Juliana ha pasado más de dos décadas trabajando en la reducción de la pobreza y en políticas sociales en Colombia, a través del Departamento Nacional de Planeación, el Banco Mundial, el PNUD y el BID. Formó parte del equipo que ayudó a lanzar uno de los primeros instrumentos de pago por resultados en Colombia. Hoy lidera la dirección técnica de la Secretaría de Integración Social de Bogotá.

El problema que llevó a GEN era uno en el que había estado trabajando durante años: el sistema de primera infancia en Colombia, a pesar de contar con políticas sólidas y financiación, todavía no logra llegar a muchos niños menores de cinco años porque los servicios no se adaptan a la forma en que las familias realmente viven. Los horarios y las modalidades no están alineados. Los ajustes que ayudarían no se realizan debido a restricciones regulatorias. Los datos existen, pero no se traducen en decisiones.

Junto con colegas de Integración Social, Buen Comienzo en Medellín, el ICBF y el Ministerio de Igualdad, su equipo diseñó una solución en cuatro partes: un espacio de coordinación interinstitucional en funcionamiento; un mecanismo para identificar rigideces en la prestación de servicios y pilotear ajustes; un ciclo simple de mejora continua; y un marco mínimo de interoperabilidad de datos para que la información de diferentes sistemas pueda utilizarse de manera conjunta.

“Desde dentro del gobierno, se ve una red de problemas interconectados”, afirma. “Lo que esperaba de GEN era desenredar eso y clarificar el problema central.”

Sebastián Londoño Espinosa

Ecuador

Sebastián came to public finance through research, studying macrofiscal frameworks and fiscal rules.
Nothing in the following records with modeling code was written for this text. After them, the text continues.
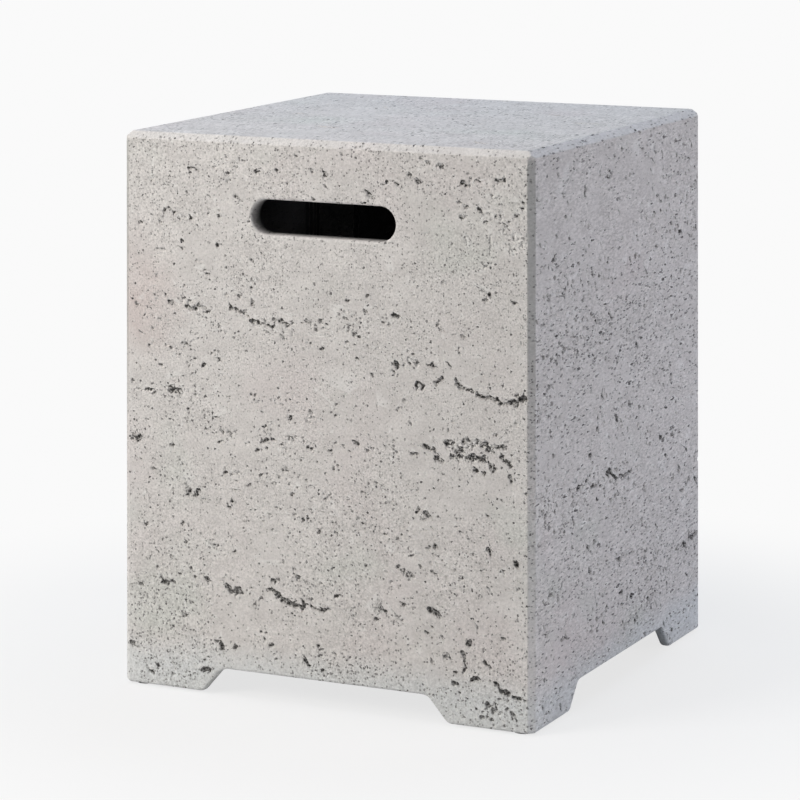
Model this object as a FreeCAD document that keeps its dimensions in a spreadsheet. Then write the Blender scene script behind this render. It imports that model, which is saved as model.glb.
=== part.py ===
import FreeCAD, Part
import math
import os
import Sketcher

# Propane tank cover table: one cast concrete shell, open underneath, on four rubber foot pads.
# Millimetres. X runs along the front face to the right, -Y is the front and Z is up.
# The origin is on the floor, under the middle of the table.

SIZES = {
    # overall form
    "overall_height": 508.0,
    "base_width": 409.0,
    "base_depth": 409.0,
    "outer_draft": 0.68,
    "corner_bevel": 5.5,
    "top_edge_bevel": 6.0,
    # walls and hollow
    "wall_thickness": 10.0,
    "top_thickness": 16.0,
    "inner_draft": 0.9,
    "inner_corner_radius": 55.0,
    "roof_edge_radius": 16.0,
    # notches that leave the four corner feet
    "notch_height": 23.4,
    "notch_half_at_sole": 122.0,
    "notch_half_at_top": 102.0,
    "notch_top_radius": 12.0,
    "foot_heel_radius": 8.0,
    "outer_rim_bevel": 2.0,
    "inner_rim_bevel": 2.0,
    # hand slots, front and back
    "slot_width": 140.0,
    "slot_height": 31.0,
    "slot_drop": 69.5,
    "slot_depth": 19.0,
    "slot_lip_radius": 2.5,
    "slot_inner_bevel": 2.0,
    "collar_margin": 15.0,
    # the largest voids of the travertine face
    "void_depth": 2.4,
    # foot pads
    "pad_radius": 10.0,
    "pad_thickness": 3.0,
    "pad_stand": 2.0,
    "pad_inset": 15.5,
    "pad_side_gap": 0.4,
    "pad_bevel": 0.8,
}

FEET = {
    "foot_pad_front_left": (-1, -1),
    "foot_pad_front_right": (1, -1),
    "foot_pad_back_left": (-1, 1),
    "foot_pad_back_right": (1, 1),
}

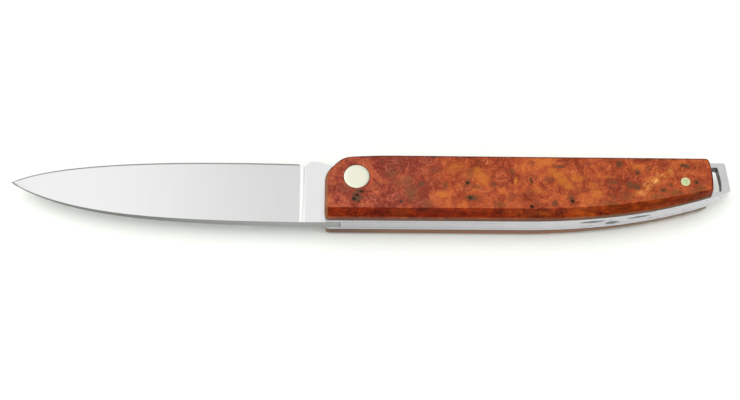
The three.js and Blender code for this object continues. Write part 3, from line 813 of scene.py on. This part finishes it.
def on_front_edge(at, way):
    return 0.2 < abs(way.z) < 0.97 and way.x < -0.3


upper_burl = burl_wood("burl_wood_upper", (3.0, 7.0, 1.0), upper_marks)
lower_burl = burl_wood("burl_wood_lower", (31.0, 52.0, 9.0), lower_marks)
for node, burl in (("lower_scale", lower_burl), ("upper_scale", upper_burl)):
    scale = merged_copy(node, "burl_" + node)
    ease_edges(scale, EASED_BY_SANDING, sharper_than=50.0, segments=1)
    mark_faces(scale, "facet", on_facet)
    mark_faces(scale, "side", on_spine_side)
    mark_faces(scale, "rim", on_rim)
    # The front edge is marked for a painted highlight.
    mark_faces(scale, "worn", on_front_edge)
    settle(scale, [burl], "handle", "burl_wood", node, smooth_below=35.0)


# Rosettes: a disc of nickel silver over each end of the pivot pin.
# It is turned with a very low crown, let into the wood, and polished nearly flush with it. The
# crown is made in steps, and each is given by its width inwards and its rise.
CROWN_STEPS = ((0.06, 0.020), (0.75, 0.012), (0.95, 0.006), (0.90, 0.003))


def round_bar(name, low, high, sides):
    """A round bar that fills the box between two corners, left in edit mode."""
    bpy.ops.object.select_all(action="DESELECT")
    bpy.ops.mesh.primitive_cylinder_add(
        vertices=sides,
        radius=(high.x - low.x) / 2.0,
        depth=high.z - low.z,
        location=(low + high) / 2.0,
    )
    bar = bpy.context.object
    bar.name = name
    bpy.ops.object.transform_apply()
    bpy.ops.object.mode_set(mode="EDIT")
    return bar


def pick_faces(piece, chosen):
    """Selects, on a piece in edit mode, the faces that chosen picks by their normal."""
    bpy.ops.mesh.select_mode(type="FACE")
    bpy.ops.mesh.select_all(action="DESELECT")
    bpy.ops.object.mode_set(mode="OBJECT")
    for face in piece.data.polygons:
        face.select = chosen(face.normal)
    bpy.ops.object.mode_set(mode="EDIT")


nickel_silver = polished_steel(
    "nickel_silver",
    dull=(0.62, 0.615, 0.51),
    bright=(0.74, 0.735, 0.61),
    roughness=0.30,
    lines_per_mm=(2.0, 2.0, 2.0),
)
for node, up in (("lower_rosette", -1.0), ("upper_rosette", 1.0)):
    low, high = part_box(node)
    outer = high if up > 0.0 else low
    outer.z -= up * sum(rise for step, rise in CROWN_STEPS) * MM
    rosette = round_bar("silver_" + node, low, high, sides=96)
    pick_faces(rosette, lambda way: way.z * up > 0.9)
    for step, rise in CROWN_STEPS:
        bpy.ops.mesh.inset(thickness=step * MM, depth=rise * MM)
    bpy.ops.object.mode_set(mode="OBJECT")
    settle(rosette, [nickel_silver], "handle", "nickel_silver", node, smooth_below=40.0)


# Rear pin: a nickel silver tube with a paler core, through the whole handle.
# Both ends are filed flush with the wood, so that each shows as a ring, with a fine groove
# between the tube and its core.
END_STEPS = ((0.08, 0.0), (0.50, 0.0), (0.05, -0.04), (0.06, 0.03), (0.25, 0.01))
CORE_RADIUS = 0.62
pin_silver = polished_steel(
    "pin_silver",
    dull=(0.60, 0.58, 0.30),
    bright=(0.78, 0.76, 0.45),
    roughness=0.35,
    lines_per_mm=(3.0, 3.0, 3.0),
)
pin_core = polished_steel(
    "pin_core",
    dull=(0.47, 0.61, 0.33),
    bright=(0.60, 0.74, 0.44),
    roughness=0.45,
    lines_per_mm=(3.0, 3.0, 3.0),
)
low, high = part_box("rear_pin")
rear_pin = round_bar("silver_rear_pin", low, high, sides=64)
pick_faces(rear_pin, lambda way: abs(way.z) > 0.9)
for step, rise in END_STEPS:
    bpy.ops.mesh.inset(thickness=step * MM, depth=rise * MM, use_individual=True)
bpy.ops.object.mode_set(mode="OBJECT")
pin_middle = (low + high) / (2.0 * MM)
for face in rear_pin.data.polygons:
    from_axis = (face.center / MM - pin_middle).to_2d().length
    face.material_index = int(abs(face.normal.z) > 0.5 and from_axis < CORE_RADIUS)
settle(rear_pin, [pin_silver, pin_core], "handle", "nickel_silver", "rear_pin")
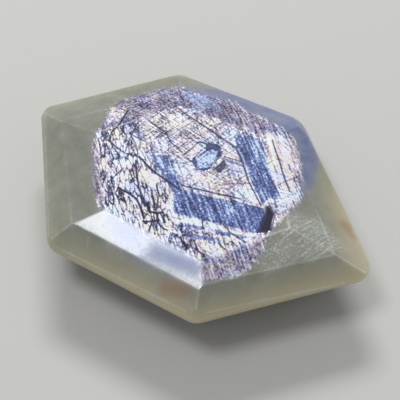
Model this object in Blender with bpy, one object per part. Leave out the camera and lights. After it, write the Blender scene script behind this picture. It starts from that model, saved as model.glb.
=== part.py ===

His career has moved across gremios, academia, the UNDP, and the private sector, and today he leads fiscal policy at Ecuador’s Ministry of Economy and Finance.
The problem his team brought to GEN sits at the core of how the Ministry operates: budget, accounting, and debt management systems work in silos, with no integrated view across the fiscal cycle. Authorities making decisions on spending and cash flow cannot see the full picture because the data lives in separate systems that do not connect. “The systems are crossed,” he said. “We do not have immediate solutions, and what we are looking for is a real change.”

The solution his team designed combines two things: in the short term, integrated control dashboards that pull together data from existing financial systems for real-time monitoring of budget execution, cash flow, debt, and accounting. In the longer term, a full redesign and institutionalization of financial management processes across the Ministry, with clear roles, responsibilities, and indicators.

“What we want is a change that does not depend on who is in charge,” he said. “Any authority should be able to make better decisions with information that is current, immediate, and coordinated. The final beneficiary is always the citizen.”